Gabrielle Yriarte, une professeure agrégée de lettres modernes, rappelle dans son exégèse du Manifeste surréaliste que pour Breton, l’imagination est un levier d’émancipation : « La valorisation du rêve ouvre les portes de l’inconscient, nous réconcilie avec nos désirs, et réenchante le réel. » Mais cette réconciliation n’est pas un acte de contemplation. Le surréalisme exige de briser les chaînes du conformisme rationnel. Breton, sous l’influence de Freud, voit dans l’inconscient une clé pour libérer l’humanité de ses carcans.
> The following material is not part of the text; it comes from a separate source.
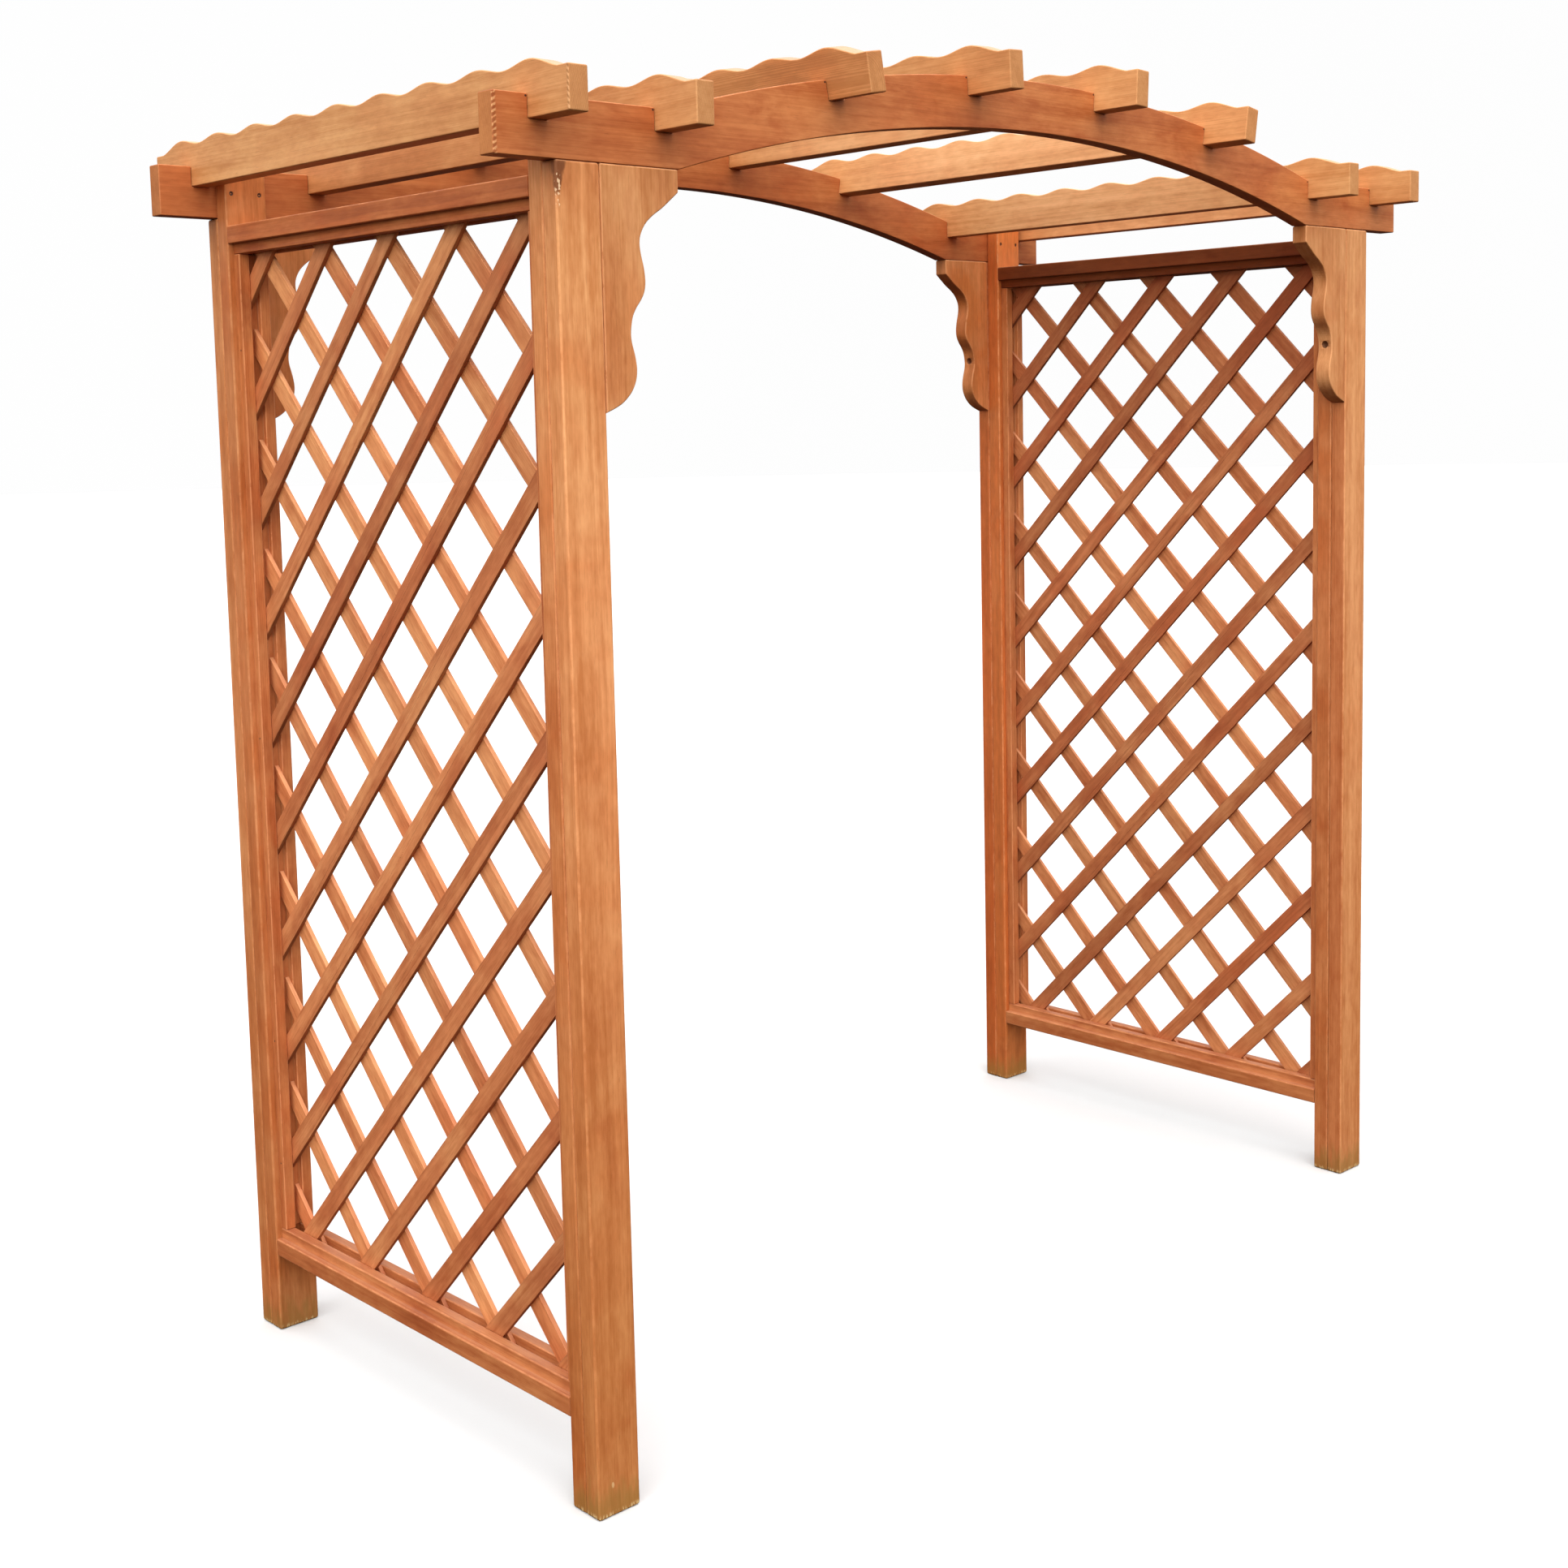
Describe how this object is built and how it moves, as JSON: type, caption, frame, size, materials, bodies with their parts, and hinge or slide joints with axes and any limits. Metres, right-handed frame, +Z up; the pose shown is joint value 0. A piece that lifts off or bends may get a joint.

« Je crois à la résolution future de ces deux états, rêve et réalité, en une sorte de réalité absolue, de surréalité », écrit-il. Ce mot étrange, « surréalité », incarne une ambition presque mystique : unir le tangible et l’intangible pour créer une existence affranchie des limites imposées par la raison, grâce à une technique rédactionnelle précise : l’écriture automatique. « Automatisme psychique pur… dictée de la pensée en l’absence de tout contrôle exercé par la raison, » décrit Breton, érigeant cette pratique en outil d’expression libre. Dans une fiche de lecture consacrée au Manifeste du surréalisme, Gabrielle Yriarte insiste sur la radicalité de cette méthode, très différente de celles adoptées par d’autres écrivains de leur génération, comme Louis-Ferdinand Céline qui écrit et réécrit les pages de ses livres.
Demi-sommeil
« L’écriture automatique abolit toute censure et renverse les codes esthétiques et moraux. » Grâce à cette écriture automatique, le surréalisme se veut une révolution globale, une reconfiguration des mécanismes psychiques pour répondre aux grands défis de l’existence. Breton lui confère une mission quasi religieuse : « Ruiner définitivement tous les autres mécanismes psychiques pour les remplacer par une nouvelle croyance à la réalité supérieure de certaines formes d’associations ». Ce n’est pas seulement un courant artistique ; c’est un appel à détruire et reconstruire le monde intérieur de chacun.
Les courts textes insérés dans le manifeste d’André Breton, intitulés « Secrets de l’art magique surréaliste », explosent comme des éclats d’obus dans l’ordre rationnel. En convoquant des figures tutélaires comme Apollinaire, inventeur du terme « surréaliste », ou Nerval, précurseur avec son « supernaturalisme », Breton construit un héritage qui relie son mouvement à une lignée visionnaire. Il ne s’agit pas de rupture, mais de métamorphose. Gabrielle Yriarte écrit : « Le surréalisme ne rejette pas le passé ; il le réinvente pour répondre aux aspirations de l’homme moderne. »
Éloge du rêve
Quand André Breton, guidé par les méthodes freudiennes, décide de poser la plume sur le papier pour laisser parler l’inconscient, il ne fait pas qu’écrire : il libère une force sauvage, imprévisible, parfois déstabilisante. « Capter une phrase dans un état de demi-sommeil, » tel est le point de départ de cette expérimentation décrite dans le Manifeste du surréalisme. Breton, et avec lui Philippe Soupault dans Les Champs Magnétiques, inaugure un art littéraire qui se veut affranchi de toute logique, de tout contrôle rationnel. « Plus le degré d’arbitraire est grand, plus la force de l’image le sera, » écrit Gabrielle Yriarte dans son analyse du Manifeste. Et de fait, les fragments de phrases qui naissent sous la plume surréaliste ne racontent rien, mais révèlent tout.
Cette prétention quasi messianique n’est pas sans contradictions. Alors que Breton exalte l’absence de contrôle et la spontanéité, il ne peut s’empêcher de définir des cadres précis pour l’écriture automatique, jusqu’à donner des instructions sur la manière d’y parvenir. Gabrielle Yriarte le souligne avec ironie : « Le surréalisme revendique la liberté totale, mais il impose ses propres règles avec une ferveur quasi religieuse. » Au-delà de l’écriture, le rêve devient un territoire à conquérir. Inspiré par Freud, Breton veut réconcilier rêve et réalité en une surréalité, une sorte de dimension absolue où les lois habituelles n’ont plus cours.
Cette quête inachevée, loin de diminuer la puissance du surréalisme, en devient la marque de fabrique. C’est un mouvement qui ne se satisfait jamais de ses propres créations, qui cherche toujours à repousser les frontières de l’art et de la pensée.